For one, government is starting to accept its welfare role in some areas – as illustrated by the rural employment guarantee scheme. Second, there has been some political pressure on competitive capitalism – this explains the edict of Andhra Pradesh’s politicians to the population not to pay back microfinance loans. And finally, companies and their wealthy seem to be taking some responsibility for good governance into their own hands – evident in the massive philanthropic efforts of individuals such as Azim Premji who focuses disproportionately on strengthening public schools, rather than creating a more efficient, but perhaps more expensive, private system.

Thus, India returns ever so often to the left, while seeking to convince the world it is the future of capitalism, with Ambani’s multi-million dollar mansion a clear reminder to those that may forget.

There is, therefore, hope that the disadvantaged in India will still see the benefits of growth. But a sustainable middle path requires combining two hard to reconcile social preferences – people must be highly motivated for the spoils of success (as in America and Asia), but hold a healthy regard for the welfare of others to allow for the redistribution of those spoils (as in Europe). To date no society has managed to do so, though the voluntary redistribution of wealth by the newly wealthy may provide some temporary relief.

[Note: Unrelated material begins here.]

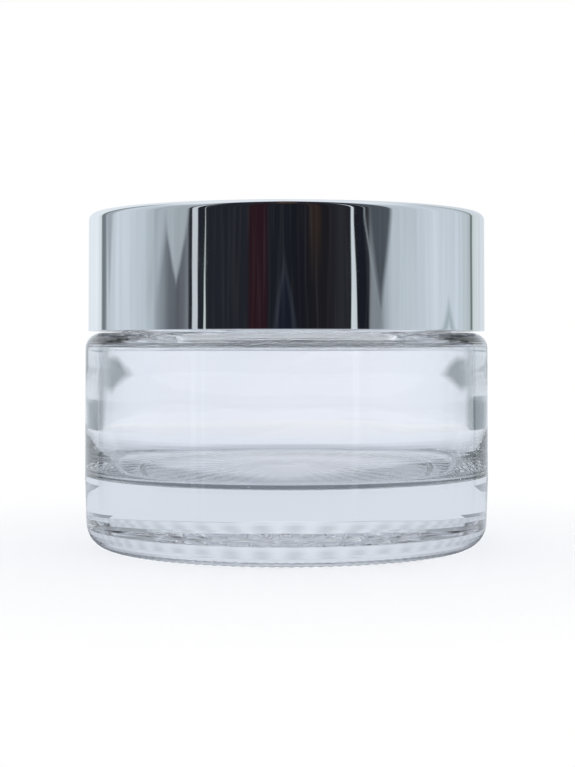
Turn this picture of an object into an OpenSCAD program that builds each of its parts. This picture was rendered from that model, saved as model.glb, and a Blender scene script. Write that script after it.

India’s growth over the past several years has certainly raised wealth. But it has also led to a more unequal and a more unjust society. Of course, no society can be expected to completely shed its bias towards aristocratism. That would be against human nature. But the purpose of a state is not necessarily to change human nature, but rather to help those disadvantaged by some elements of it. In that, the American Dream has failed to become reality for too many people. India, looking for a dream of its own, can certainly promise – and ask – better to its citizens.